==== MATERIAL PROVIDED

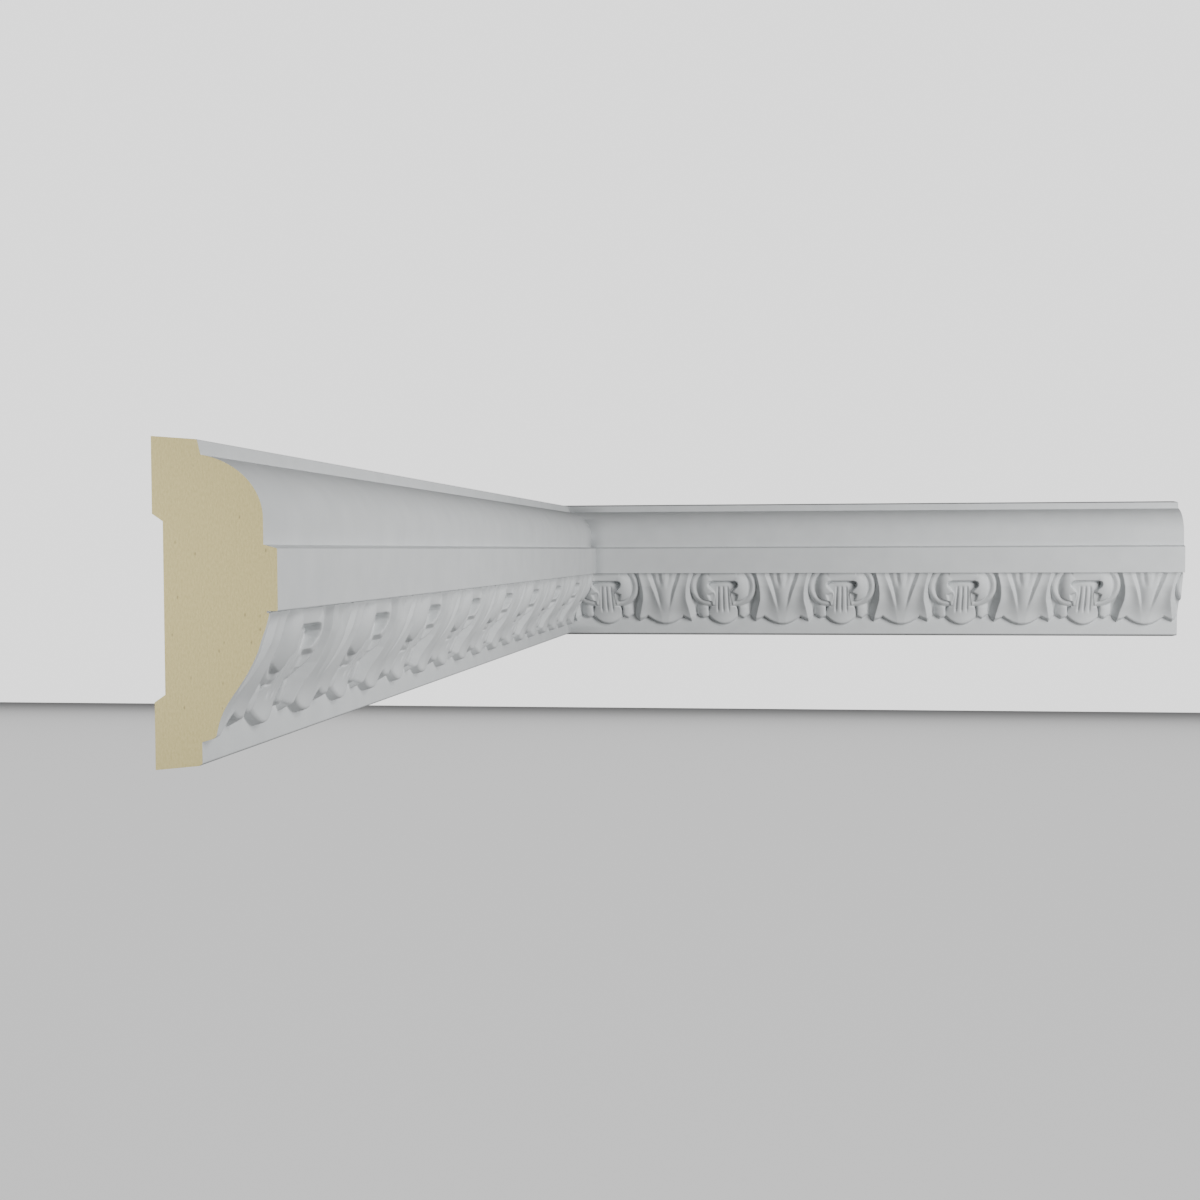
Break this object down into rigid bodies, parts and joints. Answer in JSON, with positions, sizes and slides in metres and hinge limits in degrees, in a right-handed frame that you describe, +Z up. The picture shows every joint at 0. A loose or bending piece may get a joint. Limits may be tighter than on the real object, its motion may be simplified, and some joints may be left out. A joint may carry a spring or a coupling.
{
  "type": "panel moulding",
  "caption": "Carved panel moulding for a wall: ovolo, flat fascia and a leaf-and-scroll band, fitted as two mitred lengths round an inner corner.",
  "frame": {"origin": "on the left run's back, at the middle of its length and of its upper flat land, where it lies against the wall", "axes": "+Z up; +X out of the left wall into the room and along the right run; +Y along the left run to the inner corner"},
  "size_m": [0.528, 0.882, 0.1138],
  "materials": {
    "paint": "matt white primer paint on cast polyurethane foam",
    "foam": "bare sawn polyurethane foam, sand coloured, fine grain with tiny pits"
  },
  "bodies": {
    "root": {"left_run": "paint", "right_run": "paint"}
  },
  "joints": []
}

========
==== MATERIAL PROVIDED

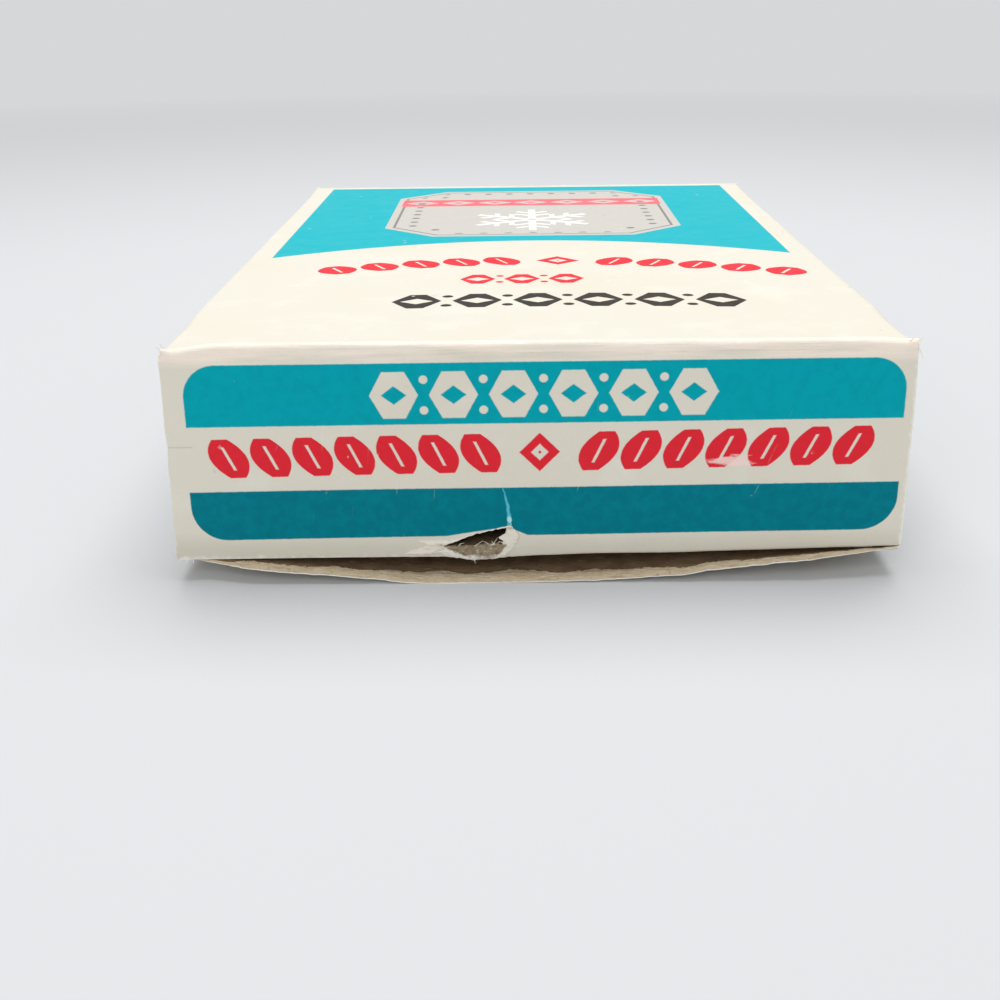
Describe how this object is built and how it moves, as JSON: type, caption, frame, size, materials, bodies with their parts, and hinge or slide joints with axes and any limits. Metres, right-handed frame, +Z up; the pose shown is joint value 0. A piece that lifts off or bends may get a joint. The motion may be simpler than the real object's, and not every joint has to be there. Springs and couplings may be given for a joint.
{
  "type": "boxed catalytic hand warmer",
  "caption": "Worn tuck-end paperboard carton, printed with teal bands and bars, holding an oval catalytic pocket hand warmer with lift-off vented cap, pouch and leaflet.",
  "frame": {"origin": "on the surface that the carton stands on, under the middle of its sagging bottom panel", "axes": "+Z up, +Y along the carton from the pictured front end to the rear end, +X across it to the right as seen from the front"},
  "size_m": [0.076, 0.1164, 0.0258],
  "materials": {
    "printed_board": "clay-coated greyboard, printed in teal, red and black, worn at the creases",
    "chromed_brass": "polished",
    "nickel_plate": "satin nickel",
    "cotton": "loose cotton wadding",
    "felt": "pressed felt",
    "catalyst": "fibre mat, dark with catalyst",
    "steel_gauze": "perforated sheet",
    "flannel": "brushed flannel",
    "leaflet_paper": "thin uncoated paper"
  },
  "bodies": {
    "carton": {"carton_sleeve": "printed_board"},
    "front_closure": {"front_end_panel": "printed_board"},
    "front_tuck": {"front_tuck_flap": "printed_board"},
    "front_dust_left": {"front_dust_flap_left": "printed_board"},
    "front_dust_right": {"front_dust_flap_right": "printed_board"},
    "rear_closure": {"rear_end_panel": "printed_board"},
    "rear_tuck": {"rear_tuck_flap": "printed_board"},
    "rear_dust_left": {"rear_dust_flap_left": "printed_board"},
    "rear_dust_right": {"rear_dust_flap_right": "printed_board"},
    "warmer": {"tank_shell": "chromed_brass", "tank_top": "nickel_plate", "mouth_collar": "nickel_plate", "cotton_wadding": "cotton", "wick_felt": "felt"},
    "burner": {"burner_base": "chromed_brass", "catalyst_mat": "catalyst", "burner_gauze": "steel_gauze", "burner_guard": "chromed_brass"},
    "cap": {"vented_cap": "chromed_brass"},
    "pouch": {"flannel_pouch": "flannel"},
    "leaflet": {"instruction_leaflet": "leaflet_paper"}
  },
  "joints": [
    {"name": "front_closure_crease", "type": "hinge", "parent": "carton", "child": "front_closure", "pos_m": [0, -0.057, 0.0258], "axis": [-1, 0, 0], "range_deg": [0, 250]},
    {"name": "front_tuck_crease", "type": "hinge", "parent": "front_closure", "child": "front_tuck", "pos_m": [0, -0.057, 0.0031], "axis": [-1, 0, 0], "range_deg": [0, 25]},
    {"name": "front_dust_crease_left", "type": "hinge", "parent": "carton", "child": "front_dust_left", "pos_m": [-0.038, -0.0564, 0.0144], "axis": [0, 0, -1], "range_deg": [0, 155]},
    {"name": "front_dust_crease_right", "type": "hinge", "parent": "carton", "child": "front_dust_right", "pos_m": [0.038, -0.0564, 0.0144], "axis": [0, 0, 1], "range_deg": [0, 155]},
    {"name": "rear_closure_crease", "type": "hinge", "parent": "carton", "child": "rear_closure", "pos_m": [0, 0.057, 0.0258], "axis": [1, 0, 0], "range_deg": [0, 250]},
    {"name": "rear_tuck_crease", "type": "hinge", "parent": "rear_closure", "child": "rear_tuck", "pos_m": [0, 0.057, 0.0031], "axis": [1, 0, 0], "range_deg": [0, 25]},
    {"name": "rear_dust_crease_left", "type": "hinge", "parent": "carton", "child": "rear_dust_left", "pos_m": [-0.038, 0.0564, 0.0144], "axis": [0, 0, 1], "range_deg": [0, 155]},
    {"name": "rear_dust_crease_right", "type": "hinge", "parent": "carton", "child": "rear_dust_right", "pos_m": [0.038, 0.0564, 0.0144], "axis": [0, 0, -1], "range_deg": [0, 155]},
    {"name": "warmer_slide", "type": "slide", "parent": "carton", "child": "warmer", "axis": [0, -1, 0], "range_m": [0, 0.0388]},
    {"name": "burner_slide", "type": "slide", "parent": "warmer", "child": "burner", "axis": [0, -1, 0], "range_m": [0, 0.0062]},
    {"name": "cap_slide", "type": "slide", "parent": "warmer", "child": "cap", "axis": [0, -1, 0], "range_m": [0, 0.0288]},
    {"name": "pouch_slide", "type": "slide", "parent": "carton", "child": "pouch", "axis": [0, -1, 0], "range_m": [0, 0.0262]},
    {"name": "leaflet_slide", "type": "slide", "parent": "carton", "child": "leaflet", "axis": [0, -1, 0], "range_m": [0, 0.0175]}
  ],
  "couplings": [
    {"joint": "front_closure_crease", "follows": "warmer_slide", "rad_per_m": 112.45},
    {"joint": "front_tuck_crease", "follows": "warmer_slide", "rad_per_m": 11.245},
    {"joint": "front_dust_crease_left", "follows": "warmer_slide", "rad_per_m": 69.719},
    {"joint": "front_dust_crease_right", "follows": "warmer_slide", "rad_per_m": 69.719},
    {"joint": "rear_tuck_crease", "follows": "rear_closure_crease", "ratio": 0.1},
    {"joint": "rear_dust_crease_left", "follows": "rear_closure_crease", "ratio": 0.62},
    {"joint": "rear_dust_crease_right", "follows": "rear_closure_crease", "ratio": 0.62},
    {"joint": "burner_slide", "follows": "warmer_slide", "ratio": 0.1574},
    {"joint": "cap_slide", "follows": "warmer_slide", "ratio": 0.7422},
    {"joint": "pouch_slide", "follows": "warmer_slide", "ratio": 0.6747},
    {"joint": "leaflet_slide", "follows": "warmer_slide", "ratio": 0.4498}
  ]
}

========
==== MATERIAL PROVIDED

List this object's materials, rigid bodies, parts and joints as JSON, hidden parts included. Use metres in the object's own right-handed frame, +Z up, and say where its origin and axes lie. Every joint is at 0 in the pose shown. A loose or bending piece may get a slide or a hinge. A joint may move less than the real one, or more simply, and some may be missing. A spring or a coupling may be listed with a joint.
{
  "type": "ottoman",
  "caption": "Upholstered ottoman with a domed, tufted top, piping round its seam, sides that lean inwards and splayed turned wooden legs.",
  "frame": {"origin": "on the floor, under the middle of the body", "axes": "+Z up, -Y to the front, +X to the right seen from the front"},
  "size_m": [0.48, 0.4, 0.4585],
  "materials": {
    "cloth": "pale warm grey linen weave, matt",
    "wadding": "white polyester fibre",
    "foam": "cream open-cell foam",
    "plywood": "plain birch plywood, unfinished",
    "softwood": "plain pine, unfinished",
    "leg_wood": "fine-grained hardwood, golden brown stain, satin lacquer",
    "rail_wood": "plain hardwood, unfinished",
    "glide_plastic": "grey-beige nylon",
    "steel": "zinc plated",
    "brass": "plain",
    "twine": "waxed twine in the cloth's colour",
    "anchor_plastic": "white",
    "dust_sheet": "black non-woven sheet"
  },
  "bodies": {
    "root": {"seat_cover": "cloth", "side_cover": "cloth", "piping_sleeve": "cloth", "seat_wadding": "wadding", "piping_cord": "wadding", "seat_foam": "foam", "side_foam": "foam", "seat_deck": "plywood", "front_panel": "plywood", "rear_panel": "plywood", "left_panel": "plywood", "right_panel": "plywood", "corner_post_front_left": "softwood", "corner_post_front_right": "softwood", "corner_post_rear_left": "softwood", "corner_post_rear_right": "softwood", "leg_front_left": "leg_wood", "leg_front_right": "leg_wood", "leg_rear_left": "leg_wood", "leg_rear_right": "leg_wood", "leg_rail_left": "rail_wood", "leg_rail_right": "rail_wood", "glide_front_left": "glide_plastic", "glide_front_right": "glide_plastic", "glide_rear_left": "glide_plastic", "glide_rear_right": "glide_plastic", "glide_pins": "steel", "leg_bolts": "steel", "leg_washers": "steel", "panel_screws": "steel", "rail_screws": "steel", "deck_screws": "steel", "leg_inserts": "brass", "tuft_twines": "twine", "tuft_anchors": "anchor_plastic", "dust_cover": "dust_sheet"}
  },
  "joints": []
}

========

__WORK REQUIRED__
Find and copy each line above that includes the string "bending".

__EXERCISE SOLUTION__
Break this object down into rigid bodies, parts and joints. Answer in JSON, with positions, sizes and slides in metres and hinge limits in degrees, in a right-handed frame that you describe, +Z up. The picture shows every joint at 0. A loose or bending piece may get a joint. Limits may be tighter than on the real object, its motion may be simplified, and some joints may be left out. A joint may carry a spring or a coupling.
List this object's materials, rigid bodies, parts and joints as JSON, hidden parts included. Use metres in the object's own right-handed frame, +Z up, and say where its origin and axes lie. Every joint is at 0 in the pose shown. A loose or bending piece may get a slide or a hinge. A joint may move less than the real one, or more simply, and some may be missing. A spring or a coupling may be listed with a joint.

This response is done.